Além da nota sobre a duplicidade de critérios, a “crise dos bustos” justifica ainda outra observação: a história é sempre mais complexa do que indignações de bolso, como as daqueles que ontem compararam Carmona e Craveiro Lopes a Hitler, permitem conceber. Salazar, segundo confessou a Franco Nogueira, nunca sentiu que Carmona, republicano e maçon, estivesse totalmente do seu lado, e o nome do presidente andou, aliás, enrolado nas manobras anti-salazaristas do pós-guerra. Craveiro Lopes conspirou mesmo contra Salazar. E durante a “abrilada” de 1961, os conjurados ainda admitiram poder contar com Tomás para alterar o rumo da governação salazarista.
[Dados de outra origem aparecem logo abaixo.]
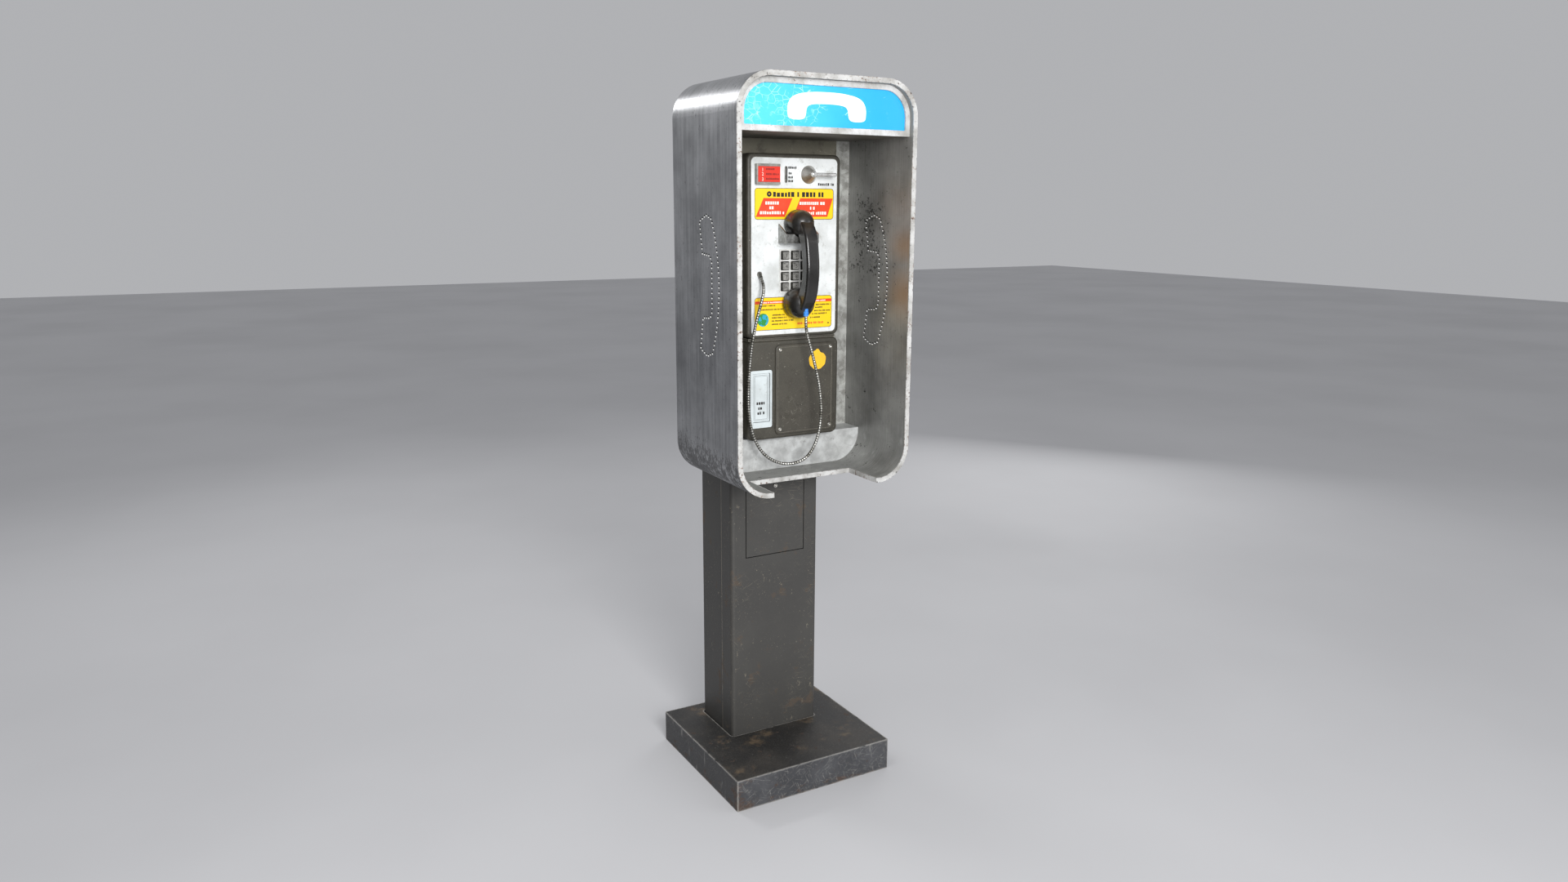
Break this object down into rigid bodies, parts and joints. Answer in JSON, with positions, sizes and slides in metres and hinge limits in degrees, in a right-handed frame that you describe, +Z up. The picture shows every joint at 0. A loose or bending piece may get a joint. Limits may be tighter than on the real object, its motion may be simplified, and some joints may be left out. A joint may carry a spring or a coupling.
{
  "type": "payphone",
  "caption": "Coin telephone in a rounded steel half-enclosure on a floor pedestal: lit sign, push-button face, hung handset on an armoured cord, coin return and vault door.",
  "frame": {"origin": "on the floor, under the middle of the bounding box", "axes": "+X to the right as the caller faces it, +Y away from the caller, +Z up"},
  "size_m": [0.367, 0.3642, 1.354],
  "materials": {
    "galvanised_steel": "zinc-coated, dull",
    "base_paint": "worn dark paint, bright edges, rust at the rim",
    "post_paint": "satin grey-brown paint with fine scratches",
    "bright_screw": "bright, slightly tarnished",
    "brushed_skin": "brushed upright, dirty towards the lower corners",
    "core_foam": "dark foam",
    "liner_steel": "dull, stained",
    "white_trim": "chipped white paint",
    "board_paint": "matte olive-brown",
    "zinc_rail": "mottled zinc",
    "zinc_shelf": "mottled zinc",
    "sign_acrylic": "translucent blue acrylic with pale scratches",
    "lamp_glass": "opal glass tube",
    "white_plastic": "white plastic",
    "housing_paint": "hammered olive-brown paint with worn edges",
    "face_enamel": "white enamel, faintly smudged",
    "card_red": "printed card",
    "chrome_plate": "chrome",
    "cradle_steel": "bare steel",
    "bezel_grey": "light grey enamel",
    "key_metal": "cast metal, polished by use",
    "board_green": "circuit board",
    "dark_metal": "blackened steel",
    "return_enamel": "white enamel, scuffed",
    "cord_steel": "interlocked steel conduit",
    "handset_plastic": "black moulded plastic, satin from wear",
    "ferrule_blue": "blue plastic"
  },
  "bodies": {
    "booth": {"anchor_plate": "galvanised_steel", "base_cover": "base_paint", "post_column": "post_paint", "post_cover": "post_paint", "access_door": "post_paint", "access_door_screw": "bright_screw", "post_top_plate": "galvanised_steel", "back_bracket": "post_paint", "enclosure_bolts": "bright_screw", "outer_skin": "brushed_skin", "acoustic_core": "core_foam", "inner_liner": "liner_steel", "edge_trim": "white_trim", "rear_panel": "brushed_skin", "backboard": "board_paint", "back_rail_left": "zinc_rail", "back_rail_right": "zinc_rail", "shelf": "zinc_shelf", "lightbox_floor": "liner_steel", "sign_frame": "white_trim", "sign_panel": "sign_acrylic", "lamp_tube": "lamp_glass", "lamp_holders": "white_plastic", "upper_housing": "housing_paint", "lower_housing": "housing_paint", "faceplate": "face_enamel", "card_holder": "cradle_steel", "instruction_card": "card_red", "coin_slot_bezel": "chrome_plate", "lever_boss": "chrome_plate", "hook_cradle": "cradle_steel", "keypad_bezel": "bezel_grey", "keypad_board": "board_green", "cord_bushing": "dark_metal", "coin_return_frame": "return_enamel", "coin_return_cup": "cradle_steel", "vault_door": "housing_paint", "vault_door_screws": "bright_screw", "coin_box": "galvanised_steel", "armored_cord": "cord_steel"},
    "key_1": {"key_1": "key_metal"},
    "key_2": {"key_2": "key_metal"},
    "key_3": {"key_3": "key_metal"},
    "key_4": {"key_4": "key_metal"},
    "key_5": {"key_5": "key_metal"},
    "key_6": {"key_6": "key_metal"},
    "key_7": {"key_7": "key_metal"},
    "key_8": {"key_8": "key_metal"},
    "key_9": {"key_9": "key_metal"},
    "key_star": {"key_star": "key_metal"},
    "key_0": {"key_0": "key_metal"},
    "key_hash": {"key_hash": "key_metal"},
    "lever": {"release_lever": "chrome_plate"},
    "return_flap": {"coin_return_flap": "return_enamel"},
    "hook": {"switch_hook": "cradle_steel"},
    "lock": {"housing_lock": "chrome_plate"},
    "handset": {"handset_shell": "handset_plastic", "ear_cap": "handset_plastic", "mouth_cap": "handset_plastic", "cord_ferrule": "ferrule_blue"}
  },
  "joints": [
    {"name": "key_1_press", "type": "slide", "parent": "booth", "child": "key_1", "axis": [0, 1, 0], "range_m": [0, 0.002], "stiffness_N_per_m": 250, "springref_m": -0.001},
    {"name": "key_2_press", "type": "slide", "parent": "booth", "child": "key_2", "axis": [0, 1, 0], "range_m": [0, 0.002], "stiffness_N_per_m": 250, "springref_m": -0.001},
    {"name": "key_3_press", "type": "slide", "parent": "booth", "child": "key_3", "axis": [0, 1, 0], "range_m": [0, 0.002], "stiffness_N_per_m": 250, "springref_m": -0.001},
    {"name": "key_4_press", "type": "slide", "parent": "booth", "child": "key_4", "axis": [0, 1, 0], "range_m": [0, 0.002], "stiffness_N_per_m": 250, "springref_m": -0.001},
    {"name": "key_5_press", "type": "slide", "parent": "booth", "child": "key_5", "axis": [0, 1, 0], "range_m": [0, 0.002], "stiffness_N_per_m": 250, "springref_m": -0.001},
    {"name": "key_6_press", "type": "slide", "parent": "booth", "child": "key_6", "axis": [0, 1, 0], "range_m": [0, 0.002], "stiffness_N_per_m": 250, "springref_m": -0.001},
    {"name": "key_7_press", "type": "slide", "parent": "booth", "child": "key_7", "axis": [0, 1, 0], "range_m": [0, 0.002], "stiffness_N_per_m": 250, "springref_m": -0.001},
    {"name": "key_8_press", "type": "slide", "parent": "booth", "child": "key_8", "axis": [0, 1, 0], "range_m": [0, 0.002], "stiffness_N_per_m": 250, "springref_m": -0.001},
    {"name": "key_9_press", "type": "slide", "parent": "booth", "child": "key_9", "axis": [0, 1, 0], "range_m": [0, 0.002], "stiffness_N_per_m": 250, "springref_m": -0.001},
    {"name": "key_star_press", "type": "slide", "parent": "booth", "child": "key_star", "axis": [0, 1, 0], "range_m": [0, 0.002], "stiffness_N_per_m": 250, "springref_m": -0.001},
    {"name": "key_0_press", "type": "slide", "parent": "booth", "child": "key_0", "axis": [0, 1, 0], "range_m": [0, 0.002], "stiffness_N_per_m": 250, "springref_m": -0.001},
    {"name": "key_hash_press", "type": "slide", "parent": "booth", "child": "key_hash", "axis": [0, 1, 0], "range_m": [0, 0.002], "stiffness_N_per_m": 250, "springref_m": -0.001},
    {"name": "lever_press", "type": "hinge", "parent": "booth", "child": "lever", "pos_m": [0.0415, -0.0595, 1.19], "axis": [0, 1, 0], "range_deg": [0, 25], "stiffness_Nm_per_rad": 0.15, "springref_deg": -17.19},
    {"name": "return_flap_swing", "type": "hinge", "parent": "booth", "child": "return_flap", "pos_m": [-0.0603, -0.034, 0.819], "axis": [1, 0, 0], "range_deg": [0, 30], "stiffness_Nm_per_rad": 0.06, "springref_deg": -20.05},
    {"name": "lock_turn", "type": "hinge", "parent": "booth", "child": "lock", "pos_m": [0.1121, -0.004, 1.15], "axis": [1, 0, 0], "range_deg": [0, 90]},
    {"name": "handset_lift", "type": "slide", "parent": "booth", "child": "handset", "axis": [0, -0.5, 0.866], "range_m": [0, 0.12]},
    {"name": "hook_rise", "type": "hinge", "parent": "booth", "child": "hook", "pos_m": [0.0116, -0.008, 1.073], "axis": [-1, 0, 0], "range_deg": [0, 8]}
  ],
  "couplings": [
    {"joint": "hook_rise", "follows": "handset_lift", "rad_per_m": 1.16}
  ]
}
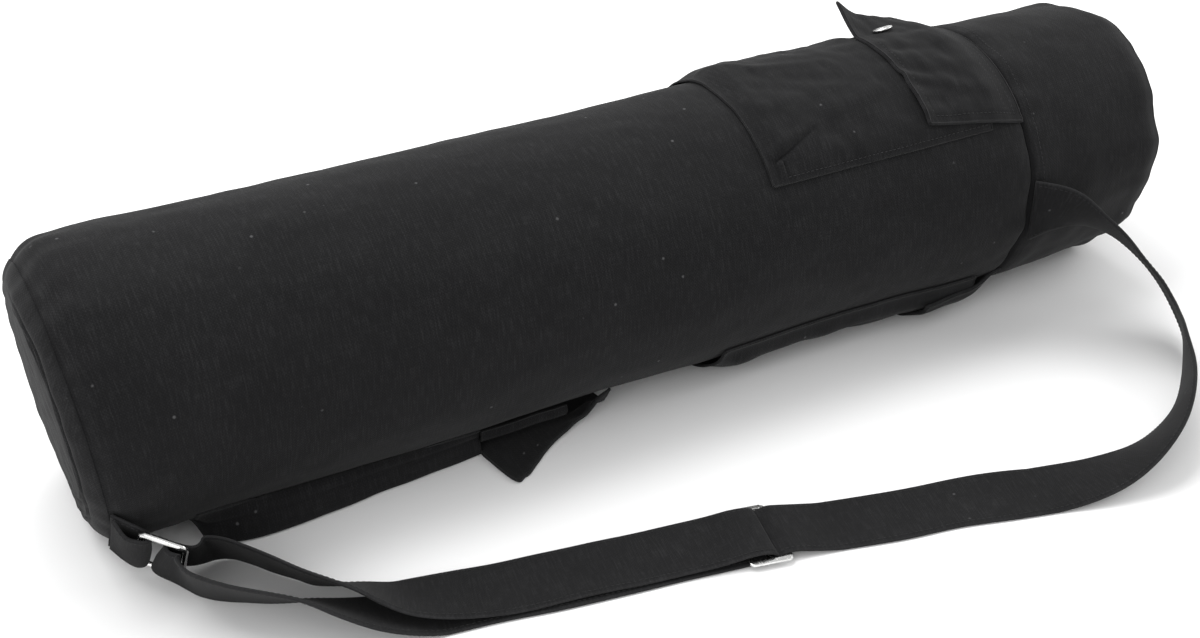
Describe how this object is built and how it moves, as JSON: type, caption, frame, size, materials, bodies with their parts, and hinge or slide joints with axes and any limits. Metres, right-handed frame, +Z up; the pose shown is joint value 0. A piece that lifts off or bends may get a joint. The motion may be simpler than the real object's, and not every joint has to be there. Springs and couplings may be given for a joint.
{
  "type": "yoga mat bag",
  "caption": "Long round canvas bag for a rolled yoga mat, lying on its side, with cargo pockets under flaps, a side pocket and a strap on a metal ring and slider.",
  "frame": {"origin": "on the floor under the middle of the bag's seamed length, where its round underside is pressed flat", "axes": "+X along the bag from its bottom panel to its top panel, +Z up, the strap lies on the -Y side"},
  "size_m": [0.6935, 0.3366, 0.1783],
  "materials": {
    "canvas": "matt woven cotton",
    "webbing": "matt woven webbing",
    "nickel": "bright plated wire and plate"
  },
  "bodies": {
    "root": {"body_tube": "canvas", "bottom_panel": "canvas", "top_section": "canvas", "top_panel": "canvas", "upper_pocket": "canvas", "upper_flap": "canvas", "lower_pocket": "canvas", "lower_flap": "canvas", "side_pocket": "canvas", "side_hem": "canvas", "side_flap": "canvas", "strap_tab": "webbing", "strap": "webbing", "snap_cap": "nickel", "strap_ring": "nickel", "strap_slider": "nickel"}
  },
  "joints": []
}
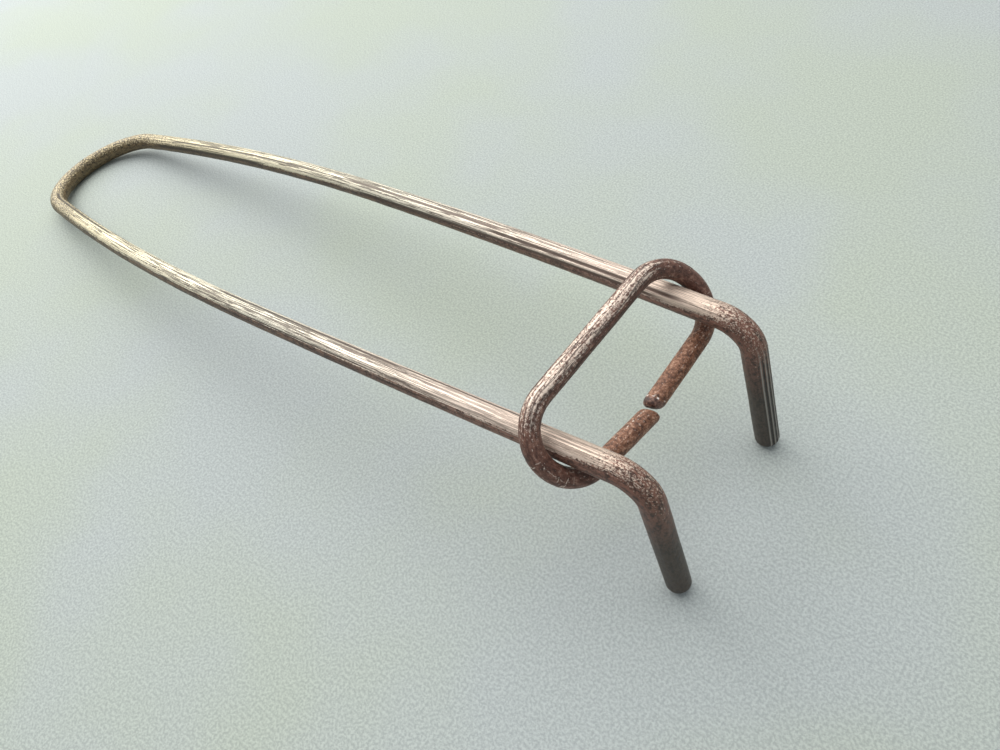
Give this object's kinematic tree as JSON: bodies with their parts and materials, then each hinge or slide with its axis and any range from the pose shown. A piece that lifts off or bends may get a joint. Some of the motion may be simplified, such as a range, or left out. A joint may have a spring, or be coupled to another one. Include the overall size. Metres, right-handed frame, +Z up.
{
  "type": "jar lifter",
  "caption": "Jar lifter: a hairpin of round steel rod with down-turned jaw legs, squeezed together by a ring that slides along its arms.",
  "frame": {"origin": "on the surface that the tool stands on, under the middle of its bounding box", "axes": "+X along the tool from the handle bend to the jaws, +Y to the left, +Z up from the surface"},
  "size_m": [0.317, 0.067, 0.0528],
  "materials": {
    "frame_steel": "drawn steel rod with lengthwise grain, darkened by age, with thin brown rust at the bends",
    "link_steel": "drawn steel rod with lengthwise grain and red-brown rust on the curls and lower run"
  },
  "bodies": {
    "handle": {"handle_bend": "frame_steel"},
    "left_arm": {"left_arm": "frame_steel"},
    "right_arm": {"right_arm": "frame_steel"},
    "link": {"slide_link": "link_steel"}
  },
  "joints": [
    {"name": "link_slide", "type": "slide", "parent": "handle", "child": "link", "axis": [-0.9929, 0, -0.1186], "range_m": [-0.006, 0.12]},
    {"name": "left_arm_flex", "type": "hinge", "parent": "handle", "child": "left_arm", "pos_m": [-0.11082, 0.02638, 0.01012], "axis": [-0.1513, 0, 0.9885], "range_deg": [-2.62, 0.14], "stiffness_Nm_per_rad": 120},
    {"name": "right_arm_flex", "type": "hinge", "parent": "handle", "child": "right_arm", "pos_m": [-0.11082, -0.02638, 0.01012], "axis": [-0.1513, 0, 0.9885], "range_deg": [-0.14, 2.62], "stiffness_Nm_per_rad": 120}
  ],
  "couplings": [
    {"joint": "left_arm_flex", "follows": "link_slide", "rad_per_m": -0.38},
    {"joint": "right_arm_flex", "follows": "link_slide", "rad_per_m": 0.38}
  ]
}
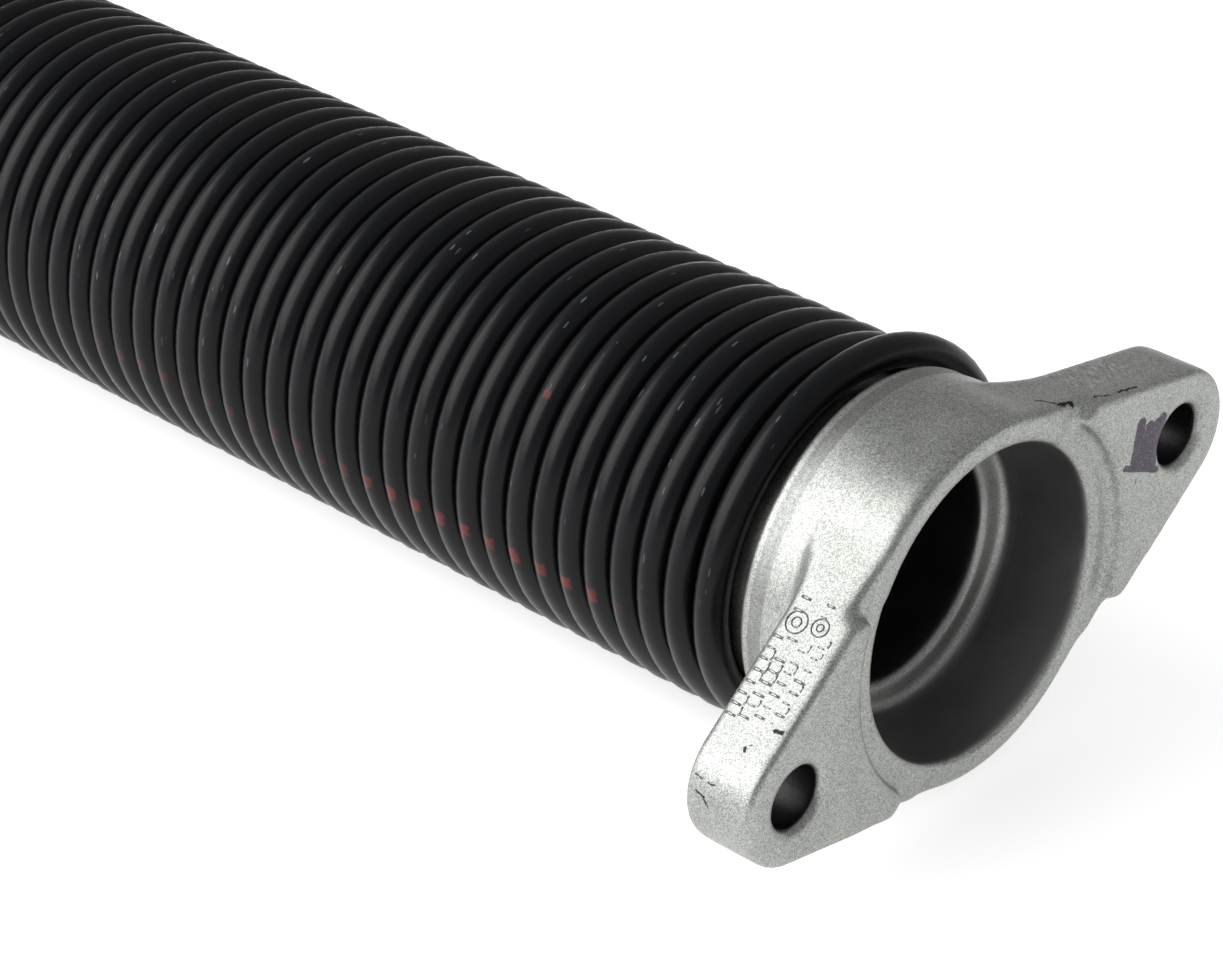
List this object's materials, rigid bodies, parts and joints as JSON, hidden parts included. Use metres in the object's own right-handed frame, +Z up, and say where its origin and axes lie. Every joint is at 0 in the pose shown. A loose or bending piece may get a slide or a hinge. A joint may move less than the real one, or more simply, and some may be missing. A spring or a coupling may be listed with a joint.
{
  "type": "garage door torsion spring",
  "caption": "Close-wound black steel torsion coil between a cast cone with two bolt ears and a cast winding cone with bar sockets and square-headed set screws.",
  "frame": {"origin": "on the spring's axis, in the plane of the two ear faces that bolt to the bracket", "axes": "+X along the spring, out of the bracket end; the coil and the winding cone lie towards -X; +Z up, with the right ear raised by 14.55 degrees"},
  "size_m": [0.619, 0.1064, 0.0631],
  "materials": {
    "coil_wire": "black oil-tempered wire, semi-gloss, lightly scuffed",
    "cast_aluminium": "shot-blasted die casting, fine sparkling grain",
    "screw_steel": "zinc plated"
  },
  "bodies": {
    "spring": {"spring_coil": "coil_wire", "stationary_cone": "cast_aluminium"},
    "winder": {"winding_cone": "cast_aluminium"},
    "screw_1": {"set_screw_1": "screw_steel"},
    "screw_2": {"set_screw_2": "screw_steel"}
  },
  "joints": [
    {"name": "wind", "type": "hinge", "parent": "spring", "child": "winder", "pos_m": [-0.5865, 0, 0], "axis": [1, 0, 0], "range_deg": [0, 2700], "stiffness_Nm_per_rad": 0.41, "deforming": ["spring_coil"]},
    {"name": "screw_1_travel", "type": "slide", "parent": "winder", "child": "screw_1", "axis": [0, 1, 0], "range_m": [-0.0008, 0.006]},
    {"name": "screw_2_travel", "type": "slide", "parent": "winder", "child": "screw_2", "axis": [0, -1, 0], "range_m": [-0.0008, 0.006]}
  ]
}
Não, não estou a dizer que foram “antifascistas”. O Estado Novo era uma ditadura, e uma ditadura frequentemente hedionda, mas muita gente serviu o regime ou conformou-se com ele, não porque se regozijasse com as suas brutalidades, mas porque era o que existia e não lhe via alternativa, ou até porque esperava que evoluísse para outro regime mais aberto e pluralista. Em 1968-1969, muitos dispuseram-se a confiar em Marcelo Caetano, apesar da censura, da PIDE e da guerra em África, porque se convenceram de que só ele poderia acabar com tudo isso sem precipitar o país noutra ditadura, como a oposição não parecia capaz de garantir. E houve quem, como Francisco Sá Carneiro, rompesse com Caetano quando compreendeu que não seria assim. Dizer isto não é “branqueamento”. É apenas história. E quem não percebe isso, não percebe nada, mas é verdade que os caçadores de bruxas nunca precisaram de perceber nada. Basta-lhes atear as fogueiras.

Um país não pode ter só a memória que convém a alguns. Um país não é um partido, nem um clube exclusivista. A história de Portugal é Nuno Álvares Pereira, mas também é Leonor Teles. É Salazar e é Cunhal. É Bernardino Machado e é Carmona. É toda a gente, os que achamos bons e os que achamos maus. Nem todos somos da mesma opinião, e nem sempre teremos a mesma opinião. Basta pensar no caso do marquês de Pombal. Morreu com fama de ser um dos mais corruptos e sanguinários tiranos da história de Portugal. Hoje, tem a mais imponente de todas as estátuas no meio de Lisboa.

A propósito de Pombal, aliás, houve em 1834 um episódio parecido com o dos bustos presidenciais. O arquitecto que então preparou a câmara dos deputados em São Bento resolveu decorar as paredes com nomes de figuras históricas, em letras douradas. Entre esses nomes, pôs o de Pombal. Grande burburinho, como agora. Ainda por cima, Pombal era antepassado do general Saldanha, então na oposição. Não houve conselho parlamentar, mas conselho de ministros. Decidiu-se apagar o nome com uma aguada. Mas, como conta Oliveira Martins, nos dias chuvosos, distinguia-se perfeitamente o nome de Pombal. A história vem sempre ao de cima. Às vezes, basta um pouco de humidade.